## Set exercise
Take the data below and copy exactly the lines starting at the one with "obj.matrix_world = world" and finishing at the one with "imported = [obj", both included.

A block of data:
====
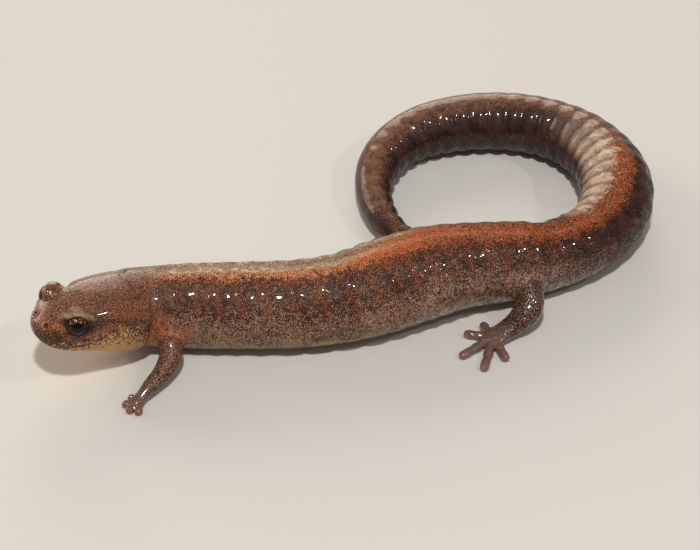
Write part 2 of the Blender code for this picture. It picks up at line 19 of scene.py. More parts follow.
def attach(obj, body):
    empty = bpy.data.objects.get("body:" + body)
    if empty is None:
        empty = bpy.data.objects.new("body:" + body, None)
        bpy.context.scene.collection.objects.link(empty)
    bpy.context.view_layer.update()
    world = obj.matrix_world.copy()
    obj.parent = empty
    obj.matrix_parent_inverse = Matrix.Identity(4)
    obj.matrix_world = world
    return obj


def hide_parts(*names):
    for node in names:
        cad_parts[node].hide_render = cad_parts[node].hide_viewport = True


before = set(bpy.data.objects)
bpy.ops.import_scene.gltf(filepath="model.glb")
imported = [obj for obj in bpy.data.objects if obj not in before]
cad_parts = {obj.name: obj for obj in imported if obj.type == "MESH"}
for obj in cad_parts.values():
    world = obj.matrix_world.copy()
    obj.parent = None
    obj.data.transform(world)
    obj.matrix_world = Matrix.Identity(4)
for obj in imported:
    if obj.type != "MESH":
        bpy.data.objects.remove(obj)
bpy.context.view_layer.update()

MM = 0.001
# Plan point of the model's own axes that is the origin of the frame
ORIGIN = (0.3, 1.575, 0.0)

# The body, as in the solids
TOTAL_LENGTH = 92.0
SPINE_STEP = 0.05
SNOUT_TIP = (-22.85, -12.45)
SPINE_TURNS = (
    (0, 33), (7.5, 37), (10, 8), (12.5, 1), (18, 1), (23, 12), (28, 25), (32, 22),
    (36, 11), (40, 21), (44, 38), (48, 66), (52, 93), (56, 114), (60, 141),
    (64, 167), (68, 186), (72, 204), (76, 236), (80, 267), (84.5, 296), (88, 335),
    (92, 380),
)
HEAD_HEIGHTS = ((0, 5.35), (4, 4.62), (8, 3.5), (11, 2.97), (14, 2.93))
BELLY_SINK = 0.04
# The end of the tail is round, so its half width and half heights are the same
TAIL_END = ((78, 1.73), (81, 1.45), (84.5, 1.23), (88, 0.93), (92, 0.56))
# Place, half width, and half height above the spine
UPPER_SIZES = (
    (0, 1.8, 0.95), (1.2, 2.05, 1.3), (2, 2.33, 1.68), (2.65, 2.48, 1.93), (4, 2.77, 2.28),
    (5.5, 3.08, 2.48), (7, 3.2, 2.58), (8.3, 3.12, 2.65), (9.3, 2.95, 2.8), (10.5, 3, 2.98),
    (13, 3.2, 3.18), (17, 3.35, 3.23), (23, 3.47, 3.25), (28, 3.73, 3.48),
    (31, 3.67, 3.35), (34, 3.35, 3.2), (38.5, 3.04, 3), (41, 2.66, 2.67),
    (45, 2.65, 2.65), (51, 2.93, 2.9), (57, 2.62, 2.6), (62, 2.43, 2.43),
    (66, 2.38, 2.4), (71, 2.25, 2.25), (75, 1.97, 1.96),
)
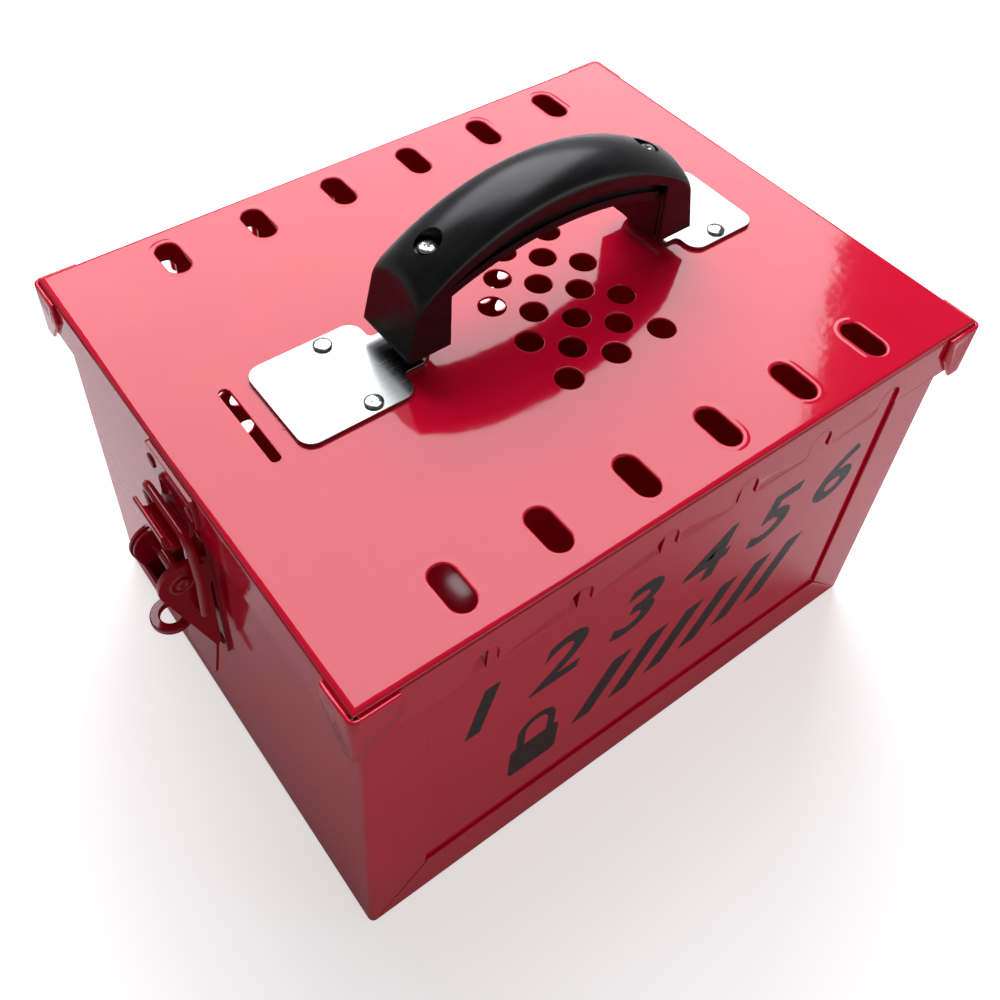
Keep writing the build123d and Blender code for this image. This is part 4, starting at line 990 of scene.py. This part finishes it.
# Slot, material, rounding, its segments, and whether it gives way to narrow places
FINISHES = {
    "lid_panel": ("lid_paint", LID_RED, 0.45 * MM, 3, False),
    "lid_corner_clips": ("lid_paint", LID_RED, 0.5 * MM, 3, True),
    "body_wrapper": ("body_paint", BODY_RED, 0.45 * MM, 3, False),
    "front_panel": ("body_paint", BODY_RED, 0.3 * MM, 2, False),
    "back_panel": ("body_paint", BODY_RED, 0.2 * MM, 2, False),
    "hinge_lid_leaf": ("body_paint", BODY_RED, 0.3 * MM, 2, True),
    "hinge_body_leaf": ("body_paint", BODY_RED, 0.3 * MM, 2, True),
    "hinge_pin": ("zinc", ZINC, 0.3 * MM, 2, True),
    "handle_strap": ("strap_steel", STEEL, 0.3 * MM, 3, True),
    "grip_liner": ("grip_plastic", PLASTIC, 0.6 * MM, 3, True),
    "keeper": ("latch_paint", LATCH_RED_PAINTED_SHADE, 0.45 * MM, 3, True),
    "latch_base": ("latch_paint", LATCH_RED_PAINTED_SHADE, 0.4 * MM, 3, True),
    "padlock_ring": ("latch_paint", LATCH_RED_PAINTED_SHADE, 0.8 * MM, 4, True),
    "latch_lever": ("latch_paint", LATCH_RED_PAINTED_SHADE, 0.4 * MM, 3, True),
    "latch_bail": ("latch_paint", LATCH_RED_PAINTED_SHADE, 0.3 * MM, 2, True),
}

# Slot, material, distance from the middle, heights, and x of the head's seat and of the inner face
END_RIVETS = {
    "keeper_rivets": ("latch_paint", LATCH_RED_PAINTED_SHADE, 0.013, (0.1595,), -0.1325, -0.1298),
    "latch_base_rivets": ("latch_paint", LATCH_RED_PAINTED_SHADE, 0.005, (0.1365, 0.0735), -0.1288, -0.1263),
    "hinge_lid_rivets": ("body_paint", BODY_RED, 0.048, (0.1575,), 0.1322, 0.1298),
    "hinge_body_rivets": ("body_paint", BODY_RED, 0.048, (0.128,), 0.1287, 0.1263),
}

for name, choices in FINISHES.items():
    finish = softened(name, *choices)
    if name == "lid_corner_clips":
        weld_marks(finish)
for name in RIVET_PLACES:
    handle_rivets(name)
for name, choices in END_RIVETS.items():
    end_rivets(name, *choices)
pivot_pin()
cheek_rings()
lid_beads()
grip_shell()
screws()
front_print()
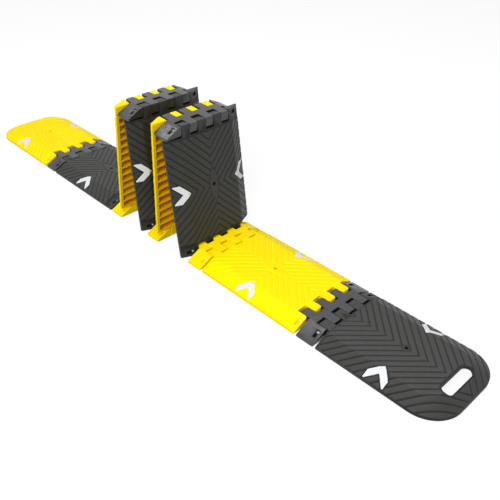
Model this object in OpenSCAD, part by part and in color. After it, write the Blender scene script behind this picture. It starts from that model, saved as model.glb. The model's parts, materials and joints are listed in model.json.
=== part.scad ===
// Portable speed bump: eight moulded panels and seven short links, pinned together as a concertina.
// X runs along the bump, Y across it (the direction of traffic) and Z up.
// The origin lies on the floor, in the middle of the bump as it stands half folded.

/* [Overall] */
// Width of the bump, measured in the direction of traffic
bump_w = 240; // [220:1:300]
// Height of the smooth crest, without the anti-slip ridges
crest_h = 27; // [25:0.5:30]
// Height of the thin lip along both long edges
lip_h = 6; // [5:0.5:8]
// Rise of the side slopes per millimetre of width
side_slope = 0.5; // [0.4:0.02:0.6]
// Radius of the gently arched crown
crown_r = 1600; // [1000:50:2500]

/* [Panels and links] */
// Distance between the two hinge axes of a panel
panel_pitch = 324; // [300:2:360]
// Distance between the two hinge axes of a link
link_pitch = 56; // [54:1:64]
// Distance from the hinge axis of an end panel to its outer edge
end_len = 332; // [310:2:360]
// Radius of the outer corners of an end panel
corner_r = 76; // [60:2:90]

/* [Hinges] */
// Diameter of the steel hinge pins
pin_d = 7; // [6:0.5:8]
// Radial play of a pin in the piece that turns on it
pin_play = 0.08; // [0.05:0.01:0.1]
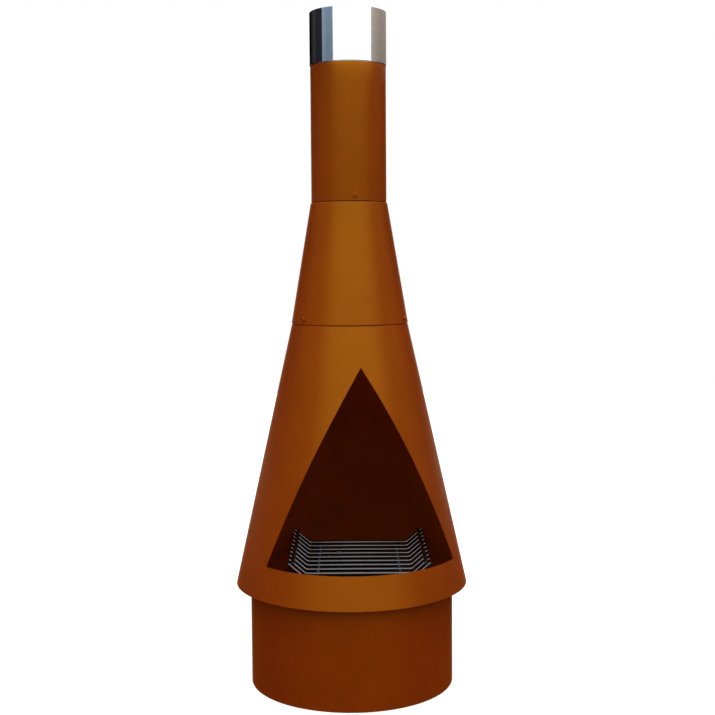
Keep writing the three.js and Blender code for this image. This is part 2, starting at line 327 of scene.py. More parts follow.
====
## Result below
    obj.matrix_world = world
    return obj


def hide_parts(*names):
    for node in names:
        cad_parts[node].hide_render = cad_parts[node].hide_viewport = True


before = set(bpy.data.objects)
bpy.ops.import_scene.gltf(filepath="model.glb")
imported = [obj for obj in bpy.data.objects if obj not in before]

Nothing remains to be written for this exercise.